His collection for Bernhardt is inspired by ancient Egypt. “When I began my collection, I was very aware of the significant influence of many modern contemporary designers like Le Corbusier, [Eero] Saarinen, [Paul] McCobb, Charles and Ray Eames, etcetera,” says Crews. “My mind really started to expand when I began to explore fantasy elements of other cultures. Once again, I began asking questions: ‘What if Genghis Khan and Mongolian culture were still the dominant world empire?’ Greater still, ‘What if the empires of ancient Egypt still ruled today?’”

“The Ibis sofa is my vision of a modern design that would reside comfortably in an ancient Egyptian palace,” he says, while “the Float tables and Aire benches allude to the smooth rocks and pebbles along the shore of the Nile. I had visions of water flowing over these rocks and the soothing, ambient sound it would make. The table and bench shapes are irregular and organic, because I wanted them to appear as if they had been shaped over thousands of years.”

“Lilypad represents exactly what its name suggests. The floating leaf of the water lily is culminated by a blooming lotus flower. The Egyptian sky god Horus was often depicted in ancient art sitting on the Egyptian blue water lily. This image inspired the unique combination of an oval table, with a beautiful chair, which appears to be a blossom rising above the table.”

Tift Merritt
Tift Merritt

Grammy-nominated singer-songwriter Merritt drew her inspiration for her six-design, 51-colorway collection of striped textiles from a collection of textiles she culled the world over during her time on the road as a musician.

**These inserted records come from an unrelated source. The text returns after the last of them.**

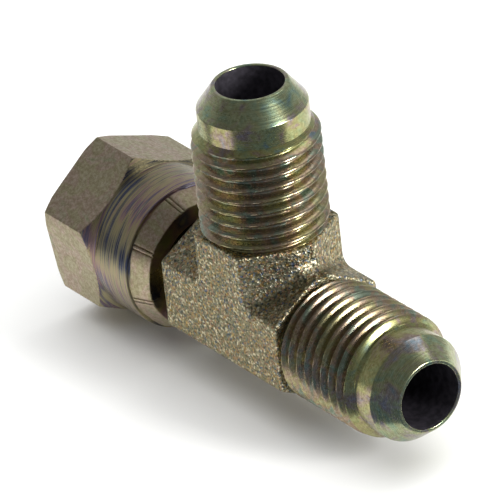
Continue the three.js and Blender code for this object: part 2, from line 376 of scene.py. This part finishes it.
def rounded(outline, radius, arc_steps=4, most_of_side=0.45):
    """An outline of (along, out) points with its corners turned into small arcs."""
    outline = [np.array(point, dtype=float) for point in outline]
    result = [outline[0]]
    for before, corner, after in zip(outline, outline[1:], outline[2:]):
        back = before - corner
        ahead = after - corner
        back_length = np.linalg.norm(back)
        ahead_length = np.linalg.norm(ahead)
        reach = min(radius, most_of_side * back_length, most_of_side * ahead_length)
        start = corner + back / back_length * reach
        end = corner + ahead / ahead_length * reach
        for i in range(arc_steps + 1):
            t = i / arc_steps
            result.append((1 - t) ** 2 * start + 2 * t * (1 - t) * corner + t ** 2 * end)
    result.append(outline[-1])
    return result


def spaced(outline, step):
    """An outline with points added so that no two are further apart than the step."""
    outline = [np.array(point, dtype=float) for point in outline]
    result = [outline[0]]
    for start, end in zip(outline, outline[1:]):
        pieces = max(1, math.ceil(np.linalg.norm(end - start) / step))
        for i in range(1, pieces + 1):
            result.append(start + (end - start) * i / pieces)
    return result


def thread_profile(along, angle, crest, root):
    """Radius of a right-hand 60 degree thread at a place along and round it."""
    turn = along / PITCH - angle / (2 * math.pi)
    off_crest = np.abs(turn - np.round(turn)) * PITCH
    flank = crest - (off_crest - CREST_FLAT / 2) / math.tan(FLANK_ANGLE)
    rolled = soft_min(flank, np.full_like(flank, crest), CREST_ROUND)
    return soft_max(rolled, np.full_like(flank, root), ROOT_ROUND)


def revolve(name, outline, radius_at, place, columns):
    """A closed ring-shaped skin: an outline of (along, out) points swept round the axis.
    radius_at gives the radius from the outline's points and the angle."""
    along = np.array([point[0] for point in outline])[:, None]
    out = np.array([point[1] for point in outline])[:, None]
    angle = (np.arange(columns) * 2 * math.pi / columns)[None, :]
    radius = radius_at(along, out, angle)
    along, angle = np.broadcast_arrays(along, angle)
    points = place(radius * np.cos(angle), radius * np.sin(angle), along)
    points = np.stack(points, axis=-1).reshape(-1, 3)
    rows = len(outline)
    faces = []
    for row in range(rows):
        here = row * columns
        there = (row + 1) % rows * columns
        for column in range(columns):
            after = (column + 1) % columns
            faces.append((here + column, here + after, there + after, there + column))
    return new_mesh(name, points, faces)


def male_radius(along, out, angle):
    """A male end's turned outline, cut back to the thread where it stands above the nose."""
    thread = thread_profile(along, angle, CREST_RADIUS, ROOT_RADIUS)
    turned = np.broadcast_to(out, thread.shape)
    return np.where(turned < THREAD_FLOOR, turned, soft_min(turned, thread, ROOT_ROUND))


def flare_end(name, reach, block_end, place):
    """One male flare end: neck, thread, nose, cone, rim and bore in one turned skin."""
    cone_base = reach - (NOSE_RADIUS - RIM_RADIUS) / math.tan(CONE_ANGLE)
    thread_top = cone_base - NOSE_LENGTH
    crest_top = thread_top - (CREST_RADIUS - NOSE_RADIUS)
    crest_bottom = crest_top - THREADED_LENGTH
    sunk = block_end - ROOTED
    neck_end = max(crest_bottom - (CREST_RADIUS - NECK_RADIUS), sunk + LEAST_NECK)
    neck = [(sunk, NECK_RADIUS), (neck_end, NECK_RADIUS)]
    threaded = [
        (neck_end, NECK_RADIUS),
        (crest_bottom, CREST_RADIUS),
        (crest_top, CREST_RADIUS),
        (thread_top, NOSE_RADIUS),
    ]
    nose = [
        (thread_top, NOSE_RADIUS),
        (cone_base, NOSE_RADIUS),
        (reach, RIM_RADIUS),
        (reach, BORE_RADIUS),
        (block_end, BORE_RADIUS),
        (block_end, BORE_RADIUS + ROOT_CLEAR),
        (sunk, BORE_RADIUS + ROOT_CLEAR),
    ]
    outline = spaced(neck, PLAIN_ROW)
    outline += spaced(threaded, THREAD_ROW)[1:]
    outline += spaced(rounded(nose, TURNED_EDGE), PLAIN_ROW)[1:]
    piece = revolve(name, outline, male_radius, place, COLUMNS)
    shade(piece, TURNED_SHARP)
    return piece


FILM_CLOUD = 3.0  # patches of thicker and thinner passivation
GRIME = 0.4  # fine marks of handling and dust
TOOL_RING = 0.16  # the lathe's fine feed, drawn wider than it is so that it shows
TOOL_RING_DEPTH = 0.006
GRIME_COLOUR = "#d3cfc4"
GLOSS_SPREAD = 0.12


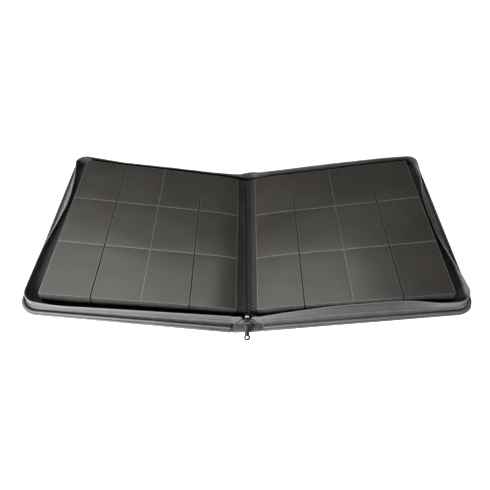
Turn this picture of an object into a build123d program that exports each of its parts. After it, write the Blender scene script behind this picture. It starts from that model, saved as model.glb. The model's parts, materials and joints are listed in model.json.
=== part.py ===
"""Zip-around trading card binder, lying open at its middle.

Origin: centre of the spine's underside. +X is to the right across the open binder, +Y runs along the
spine away from the zip slider, +Z is up. Both covers rise outwards in a shallow V.
All sizes are in millimetres.
"""
import math
import os

from build123d import *

# ---- card pockets and leaves
pocket_width = 70.0          # one side-loading pocket, across the leaf
pocket_height = 94.33        # one pocket, along the spine
pocket_columns = 4
pocket_rows = 3
leaves_per_side = 10
leaf_thickness = 1.4         # core sheet with an empty film pocket on each face
core_thickness = 0.5
leaf_pitch = 1.95            # one leaf to the next in the stack
slit_width = 1.2             # gap between film strips, where the cards go in
margin_thickness = 0.5
gutter_half = 15.2           # gutter centre to the pockets of the top leaf
crease_half = 0.98           # gutter centre to the top leaf's bound edge
stack_clearance = 0.85       # stack to the cover lining when the binder is shut
closed_gap = 0.7             # top leaf to the closing plane when the binder is shut

# ---- covers
open_tilt = 9.0              # each cover's rise in the open binder, degrees
outer_margin = 28.184        # pockets to the cover's outer edge
cover_margin = 21.0          # pockets to cover edge, at the front and the back
cover_corner = 16.0
cover_start = 1.5            # hinge line to the cover's stiff panel
skin = 1.0
skin_turn_in = 1.2
foam = 1.4
board = 1.8
lining = 0.8
layer_gap = 0.1              # board, foam and lining stay this far inside the skin's turned-in rim

# ---- zip band that stands round three sides of each cover
band_inset = 7.0             # cover edge to the band's outer face
band_corner = 14.0
band_clearance = 0.3         # end of the band to the spine lining when the binder is shut
gusset_thickness = 0.7
gusset_height = 8.0
tape_thickness = 0.7
tape_overlap = 6.0           # tape sewn inside the gusset
coil_radius = 1.0
coil_gap = 0.5               # each coil to the closing plane when the binder is shut
piping_radius = 1.6
piping_inset = 3.0           # cover edge to the middle of the piping

# ---- spine
hinge_strip_width = 3.4      # spine panel to each hinge line
spine_skin = 1.0
spine_board = 2.2
spine_lining = 0.6
spine_layer_inset = 2.0
binding_inset = 3.6          # spine panel's edge to the binding strip
binding_thickness = 0.4
binding_clearance = 0.27     # binding strip to the lowest margin
strip_thickness = 0.9
strip_clearance = 0.2

# ---- zip slider and pull
slider_drop = 1.735          # top of the end gusset down to the pull's pivot
slider_length = 10.5
slider_width = 8.0
slider_plate = 1.2
slider_play = 0.5            # slider plates to the coils
bridge_width = 0.7           # post between the two coils
bail_width = 2.4
bail_thickness = 1.0
bail_space = 2.4             # under the bail, for the pull's bar
bar_radius = 0.8
pull_length = 26.0           # pivot to the middle of the ring
pull_width = 8.2
pull_thickness = 1.6
pull_ring_radius = 2.6
pull_window = 7.0            # opening round the bail
pull_arm = 1.6
pull_hang = 47.0             # pull's rest angle from straight down, degrees
end_clearance = 0.3
stop_size = 3.0

# ---- worked out from the values above
tilt_cos = math.cos(math.radians(open_tilt))
tilt_sin = math.sin(math.radians(open_tilt))
pocket_field = pocket_width * pocket_columns
half_field = pocket_height * pocket_rows / 2
half_cover = half_field + cover_margin
cover_thickness = skin + foam + board + lining
hinge_level = cover_thickness / 2
stack_height = (leaves_per_side - 1) * leaf_pitch + leaf_thickness
hinge_half = hinge_level + stack_clearance + stack_height + closed_gap
spine_panel_half = hinge_half - hinge_strip_width
binding_half = spine_panel_half - binding_inset
spine_top = spine_skin + spine_board + spine_lining
# the lowest margin's bound edge rests just above the binding strip
margin_drop = stack_height - (leaf_thickness - margin_thickness) / 2
margin_reach = hinge_half - crease_half - margin_drop * tilt_sin
margin_rise = spine_top + binding_thickness + binding_clearance - hinge_level
stack_top = margin_rise * tilt_cos + margin_reach * tilt_sin + margin_drop
margin_width = (gutter_half - crease_half) / tilt_cos
# the point where the top leaf's pockets begin
page_level = hinge_level + (stack_top - (hinge_half - gutter_half) * tilt_sin) / tilt_cos
stack_start = (gutter_half - hinge_half) * tilt_cos + (page_level - hinge_level) * tilt_sin
cover_length = stack_start + pocket_field + outer_margin
band_start = spine_top - hinge_level + band_clearance
band_length = cover_length - band_inset
half_band = half_cover - band_inset
band_top = hinge_level + hinge_half - coil_gap
coil_level = band_top - coil_radius
layer_length = band_length - gusset_thickness - tape_thickness / 2
half_layer = half_band - gusset_thickness - tape_thickness / 2
gusset_end_top = hinge_level + (coil_level - hinge_level) * tilt_cos
slider_level = gusset_end_top - slider_drop
pivot_y = -(half_layer + coil_radius + slider_play + slider_plate + bail_space / 2)


def write(name, shape):
    """One STEP file for each named node."""
    solids = shape.solids()
    export_step(solids[0] if len(solids) == 1 else Compound(children=solids), f"parts/{name}.step")


def on_cover(shape):
    """From the cover's own flat frame, with s along +X from the hinge line, to the right-hand cover."""
    return Pos(hinge_half, 0, hinge_level) * Rot(0, -open_tilt, 0) * Pos(0, 0, -hinge_level) * shape


def on_stack(shape):
    """From a leaf's flat frame, with its pockets from s = 0 and its top face at 0, to the right-hand stack."""
    return Pos(gutter_half, 0, page_level) * Rot(0, -open_tilt, 0) * shape


def write_pair(name, shape):
    write(f"right_{name}", shape)
    write(f"left_{name}", mirror(shape, about=Plane.YZ))


def slab(s_low, s_high, half_y, z_low, z_high):
    """A plain sheet between two distances from the hinge and two levels."""
    size = (s_high - s_low, 2 * half_y, z_high - z_low)
    return Pos((s_low + s_high) / 2, 0, (z_low + z_high) / 2) * Box(*size)


def panel(start, length, half_y, corner, z_low, z_high):
    """A sheet from start to length with its two outer corners rounded."""
    outline = RectangleRounded(2 * length, 2 * half_y, corner)
    outline &= Pos((start + length) / 2, 0) * Rectangle(length - start, 2 * half_y)
    return Pos(0, 0, z_low) * extrude(outline, z_high - z_low)


def u_wall(length, half_y, corner, thickness, z_low, z_high):
    """A thin wall round three sides of the cover, open at the hinge side."""
    whole = panel(band_start, length, half_y, corner, z_low, z_high)
    inside = panel(band_start - 1, length - thickness, half_y - thickness, corner - thickness,
                   z_low - 1, z_high + 1)
    return whole - inside


def u_cord(start, length, half_y, corner, level, radius):
    """A round cord along the same three sides."""
    path = FilletPolyline(
        (start, -half_y, level),
        (length, -half_y, level),
        (length, half_y, level),
        (start, half_y, level),
        radius=corner,
    )
    return sweep(Plane(path @ 0, z_dir=path % 0) * Circle(radius), path=path)


def cover_layers():
    """Skin with its rim turned up round the edge, then foam, board and lining inside it."""
    outer = panel(cover_start, cover_length, half_cover, cover_corner, 0, cover_thickness)
    inner = (cover_start + skin_turn_in, cover_length - skin_turn_in, half_cover - skin_turn_in,
             cover_corner - skin_turn_in)
    skin_shape = outer - panel(*inner, skin, cover_thickness + 1)
    fill = (inner[0] + layer_gap, inner[1] - layer_gap, inner[2] - layer_gap, inner[3] - layer_gap)
    foam_top = skin + foam
    board_top = foam_top + board
    write_pair("cover_skin", on_cover(skin_shape))
    write_pair("cover_foam", on_cover(panel(*fill, skin, foam_top)))
    write_pair("cover_board", on_cover(panel(*fill, foam_top, board_top)))
    write_pair("cover_lining", on_cover(panel(*fill, board_top, board_top + lining)))


def cover_piping():
    """Piping cord sewn on the flange outside the zip band."""
    length = cover_length - piping_inset
    half_y = half_cover - piping_inset
    level = cover_thickness + piping_radius
    cord = u_cord(cover_start, length, half_y, cover_corner - piping_inset, level, piping_radius)
    write_pair("cover_piping", on_cover(cord))


def zip_band():
    """Gusset on the cover, zip tape sewn inside it, and the coil on the tape's free edge."""
    gusset_top = cover_thickness + gusset_height
    gusset = u_wall(band_length, half_band, band_corner, gusset_thickness, cover_thickness, gusset_top)
    tape = u_wall(band_length - gusset_thickness, half_band - gusset_thickness,
                  band_corner - gusset_thickness, tape_thickness, gusset_top - tape_overlap,
                  coil_level - coil_radius)
    coil_corner = band_corner - gusset_thickness - tape_thickness / 2
    coil = u_cord(band_start, layer_length, half_layer, coil_corner, coil_level, coil_radius)
    write_pair("zip_gusset", on_cover(gusset))
    write_pair("zip_tape", on_cover(tape))
    write_pair("zip_coil", on_cover(coil))


def spine_layers():
    """Spine skin, board and lining, the binding strip, and the flexible strips at the hinges."""
    board_top = spine_skin + spine_board
    layer_half = spine_panel_half - spine_layer_inset
    layer_y = half_cover - spine_layer_inset
    write("spine_skin", slab(-spine_panel_half, spine_panel_half, half_cover, 0, spine_skin))
    write("spine_board", slab(-layer_half, layer_half, layer_y, spine_skin, board_top))
    write("spine_lining", slab(-layer_half, layer_half, layer_y, board_top, spine_top))
    write("binding_strip", slab(-binding_half, binding_half, half_field, spine_top,
                                spine_top + binding_thickness))
    strip_end = hinge_half + cover_start - strip_clearance
    strip = slab(spine_panel_half + strip_clearance, strip_end, half_cover - strip_clearance,
                 spine_skin - strip_thickness, spine_skin)
    write_pair("hinge_strip", strip)


def end_gussets():
    """Fabric walls that join the two zip bands across the ends of the spine."""
    foot = spine_top + end_clearance
    foot_half = hinge_half - end_clearance
    top = gusset_end_top
    top_half = hinge_half - (coil_level - hinge_level) * tilt_sin - end_clearance
    notch_half = slider_width / 2 + 1.0
    notch_floor = slider_level - slider_length / 2 - end_clearance
    wall = [(-foot_half, foot), (foot_half, foot), (top_half, top), (-top_half, top)]
    notched = wall[:3] + [(notch_half, top), (notch_half, notch_floor), (-notch_half, notch_floor),
                          (-notch_half, top)] + wall[3:]
    for name, outline, side in (("front", notched, -1), ("back", wall, 1)):
        face = Plane.XZ * make_face(Polyline(*outline, close=True))
        shape = extrude(face, tape_thickness / 2, both=True)
        write(f"{name}_end_gusset", Pos(0, side * half_layer, 0) * shape)
        stop_y = half_layer + coil_radius + end_clearance + stop_size / 4
        stop_level = notch_floor - stop_size
        stop = Pos(0, side * stop_y, stop_level) * Box(2 * stop_size, stop_size / 2, stop_size)
        write(f"{name}_zip_stop", stop)


def zip_slider():
    """Two plates joined by a thin post that runs between the coils, and a bail on the outer plate."""
    inner_y = -(half_layer - coil_radius - slider_play)
    outer_y = -(half_layer + coil_radius + slider_play)
    plate = extrude(Plane.XZ * RectangleRounded(slider_width, slider_length, 2.5), slider_plate)
    inner = Pos(0, inner_y + slider_plate, slider_level) * plate
    outer = Pos(0, outer_y, slider_level) * plate
    post = Pos(0, (inner_y + outer_y) / 2, slider_level) * Box(
        bridge_width, inner_y - outer_y + slider_plate, slider_length * 0.6)
    face = outer_y - slider_plate
    bail_reach = bail_space + bail_thickness
    bail_block = Pos(0, face - bail_reach / 2, slider_level) * Box(
        bail_width, bail_reach, slider_length - 1)
    bail_hole = Pos(0, face - bail_space / 2, slider_level) * Box(
        bail_width + 1, bail_space, slider_length - 1 - 2 * bail_thickness)
    bail_block = fillet(bail_block.edges().filter_by(Axis.X).group_by(Axis.Y)[0], bail_thickness)
    write("zip_slider", inner + outer + post + (bail_block - bail_hole))


def pull_tab():
    """Pull with a bar under the bail at one end and a ring at the other, made pointing along -Z."""
    end_radius = pull_width / 2
    blade = Pos(0, -(pull_length + pull_window - bar_radius) / 2) * Rectangle(
        pull_width, pull_length - pull_window - bar_radius)
    blade += Pos(0, -pull_length) * Circle(end_radius)
    blade -= Pos(0, -pull_length) * Circle(pull_ring_radius)
    arm_x = bail_width / 2 + 0.4 + pull_arm / 2
    for side in (-1, 1):
        blade += Pos(side * arm_x, -(pull_window + bar_radius) / 2) * Rectangle(
            pull_arm, pull_window + bar_radius + 1)
    flat = extrude(Plane.XZ * blade, pull_thickness / 2, both=True)
    bar = Rot(0, 90, 0) * Cylinder(bar_radius, 2 * arm_x + pull_arm)
    write("pull_tab", Pos(0, pivot_y, slider_level) * Rot(-pull_hang, 0, 0) * (flat + bar))


def leaf():
    """Core sheet with strips of pocket film on both faces; the slits between strips take the cards."""
    film = (leaf_thickness - core_thickness) / 2
    strips = [(0, 1), (1, pocket_columns - 1), (pocket_columns - 1, pocket_columns)]
    pieces = [slab(0, pocket_field, half_field, film - leaf_thickness, -film)]
    for first, last in strips:
        low = first * pocket_width + (slit_width / 2 if first else 0)
        high = last * pocket_width - (slit_width / 2 if last < pocket_columns else 0)
        pieces.append(slab(low, high, half_field, -film, 0))
        pieces.append(slab(low, high, half_field, -leaf_thickness, film - leaf_thickness))
    return pieces


def leaf_stack():
    """Ten leaves on each side, and their plain margins where they are bound."""
    margins = []
    for number in range(leaves_per_side):
        drop = Pos(0, 0, -number * leaf_pitch)
        write_pair(f"leaf_{number + 1:02d}", on_stack(Compound(children=[drop * p for p in leaf()])))
        middle = -leaf_thickness / 2
        sheet = slab(-margin_width, -strip_clearance, half_field, middle - margin_thickness / 2,
                     middle + margin_thickness / 2)
        margins.append(drop * sheet)
    write_pair("page_margins", on_stack(Compound(children=margins)))


def main():
    os.makedirs("parts", exist_ok=True)
    cover_layers()
    cover_piping()
    zip_band()
    spine_layers()
    end_gussets()
    zip_slider()
    pull_tab()
    leaf_stack()


main()
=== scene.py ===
import json
import math

import bmesh
import bpy
import numpy as np
from mathutils import Matrix, Vector, noise


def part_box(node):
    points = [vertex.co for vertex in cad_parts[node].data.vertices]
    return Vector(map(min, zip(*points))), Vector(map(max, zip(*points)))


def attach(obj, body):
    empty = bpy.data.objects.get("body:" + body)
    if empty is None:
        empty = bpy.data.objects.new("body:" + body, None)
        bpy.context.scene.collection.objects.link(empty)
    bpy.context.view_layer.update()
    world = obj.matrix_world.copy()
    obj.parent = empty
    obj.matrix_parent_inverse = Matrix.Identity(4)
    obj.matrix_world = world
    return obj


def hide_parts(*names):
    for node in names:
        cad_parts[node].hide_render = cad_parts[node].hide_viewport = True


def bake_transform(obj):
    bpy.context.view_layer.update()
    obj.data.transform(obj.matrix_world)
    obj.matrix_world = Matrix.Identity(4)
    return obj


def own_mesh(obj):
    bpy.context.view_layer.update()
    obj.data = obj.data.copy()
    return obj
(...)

“As a devotee of craftsmanship and the human hand, I wanted to do this the old-fashioned way rather than trying to re-create the special feeling of materials using a computer,” she says. “I went to work at a Xerox machine with a huge box of colored coils. I poured a jar of red vintage buttons on the glass. I concentrated on inverting, subverting, reversing, and trying to determine scale and repeat sizes. Placing ribbon next to ribbon, I played with chunky and smooth textures and experimented with the supple shadows of folded leather. It was important to give voice to the seams, the knots, and to amplify the spatial difference in a velvet-and-lace stripe. This experience seemed so familiar to me, because this time I was writing a visual song.”

Of working with raw materials, Merritt says: “There is a particular kind of happiness one feels ... creating something that transcends the nature of each individual material. I hope these fabrics speak to the pleasure of this rich process, the feeling of being a thread in a thread.”

Joe Gebbia
Joe Gebbia

Airbnb co-founder Gebbia was inspired by his startup office’s moves and the difficulty he and his staff had while transitioning and adapting their furniture. He has a background in design: An industrial design graduate of Rhode Island School of Design, Gebbia was selected for the Designboom Market at the ICFF with a product he designed called CritBuns, back in 2007. For this collaboration, he used the idea of building blocks to achieve adaptable, transitional office furniture.

Helling says, “Joe’s idea of using two simple building blocks to create an entire community of flexible products was ingenious. The beauty of the line is that it can be easily and instantly adaptable by the people using it, rather than relying on an installation team to reconfigure a workspace. I appreciate the utility of the product and its unassuming form, but for me, the unique zigzag stitching on each piece makes it incredibly special and elevates the entire offering.”